The Issuers may redeem on any one or more occasions some or all of the Notes before they mature. The redemption price (the “Optional Redemption Price”) will equal the sum of (1) an amount equal to 100% of the principal amount of the Notes being redeemed plus accrued and unpaid interest up to, but not including, the Redemption Date and (2) the Make-Whole Premium; provided that the Issuers will not redeem the Notes on any date if the principal amount of the Notes has been accelerated, and such an acceleration has not been rescinded or cured on or prior to such date.
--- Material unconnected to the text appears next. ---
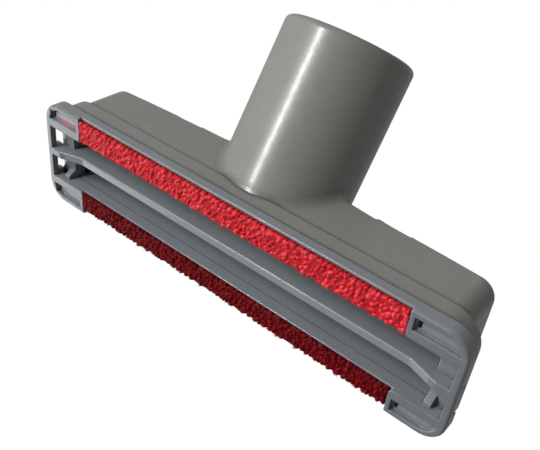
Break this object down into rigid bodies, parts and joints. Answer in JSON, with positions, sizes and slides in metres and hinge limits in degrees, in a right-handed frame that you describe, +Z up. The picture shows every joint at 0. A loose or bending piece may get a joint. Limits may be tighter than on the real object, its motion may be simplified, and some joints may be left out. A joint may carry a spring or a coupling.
{
  "type": "vacuum upholstery nozzle",
  "caption": "Long box head with a split suction mouth, red pile strips along its edges and a leaning socket for a vacuum cleaner's tube; used to clean upholstery.",
  "frame": {"origin": "on the surface that the pile strips stand on, under the middle of the object's footprint", "axes": "+X along the head, +Y towards the back of the head and away from the tube's open end, +Z up, away from the upholstery"},
  "size_m": [0.145, 0.0736, 0.0669],
  "materials": {
    "housing_plastic": "satin moulded, warm grey",
    "sole_plastic": "satin moulded, blue grey",
    "red_pile": "directional looped pile"
  },
  "bodies": {
    "root": {"upper_housing": "housing_plastic", "sole_plate": "sole_plastic", "lint_strip_front": "red_pile", "lint_strip_rear": "red_pile"}
  },
  "joints": []
}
Notwithstanding the foregoing, if the Notes are redeemed on or after the Notes Par Call Date, the Redemption Price will not include the Make-Whole Premium; provided, further, that, if the Redemption Date falls after a record date and on or prior to the corresponding Interest Payment Date, the Issuers will pay the full amount of accrued and unpaid interest and premium, if any, due on such Interest Payment Date to the Holder of record at the close of business on the corresponding record date (instead of the Holder surrendering its Notes for redemption) and the Redemption Price shall not include accrued and unpaid interest up to, but not including, the Redemption Date.

 

SECTION 4.2                   Redemption for Tax Reasons.

 

If, as a result of any change in, or amendment to, the laws (or any regulations or rulings promulgated under the laws) of the United States (or any taxing authority thereof or therein), or any change in, or amendments to, an official position regarding the application or interpretation of such laws, regulations or rulings, which change or amendment is announced or becomes effective on or after January 15, 2020, the Issuers become or, based upon a written opinion of independent tax counsel of recognized standing selected by the Issuers, will become obligated to pay Additional Amounts with respect to any series of Notes, then the Issuers may at their option redeem the Notes at any time, in whole, but not in part, at a redemption price (the “Tax Redemption Price”, and together with the Optional Redemption Price, each a “Redemption Price”) equal to 100% of the principal amount, together with accrued and unpaid interest (including any Additional Amounts) on the Notes to, but excluding, the Redemption Date.

 

SECTION 4.3                   Notice of Redemption; Selection of the Notes.

 

(a)               In the case of any redemption in accordance with Section 4.1 or Section 4.2, the Issuers will give each Holder of Notes to be redeemed a notice in writing not less than 15 nor more than 60 days before the Redemption Date, (i) in the case of Notes represented by a Global Note, to and through Euroclear or Clearstream for communication by them to the Holders of interests in the Notes to be so redeemed, or (ii) in the case of Definitive Notes, to each Holder of record of the Notes to be redeemed at its registered address, except that notices of redemption may be mailed or sent more than 60 days prior to a Redemption Date if the notice is issued in connection with a defeasance of the Notes or a satisfaction and discharge of the Indenture pursuant to Articles XI and XII with respect to the Notes. Notices given pursuant to this Section 4.3 may be subject to one or more conditions precedent established by the Issuers in their sole discretion. The notice, if sent in the manner herein provided, shall be conclusively presumed to have been duly given, whether or not the Holder receives such notice. In any case, failure to give such notice by mail or any defect in the notice to the Holder of any Note designated for redemption as a whole or in part shall not affect the validity of the proceedings for the redemption of any other Note.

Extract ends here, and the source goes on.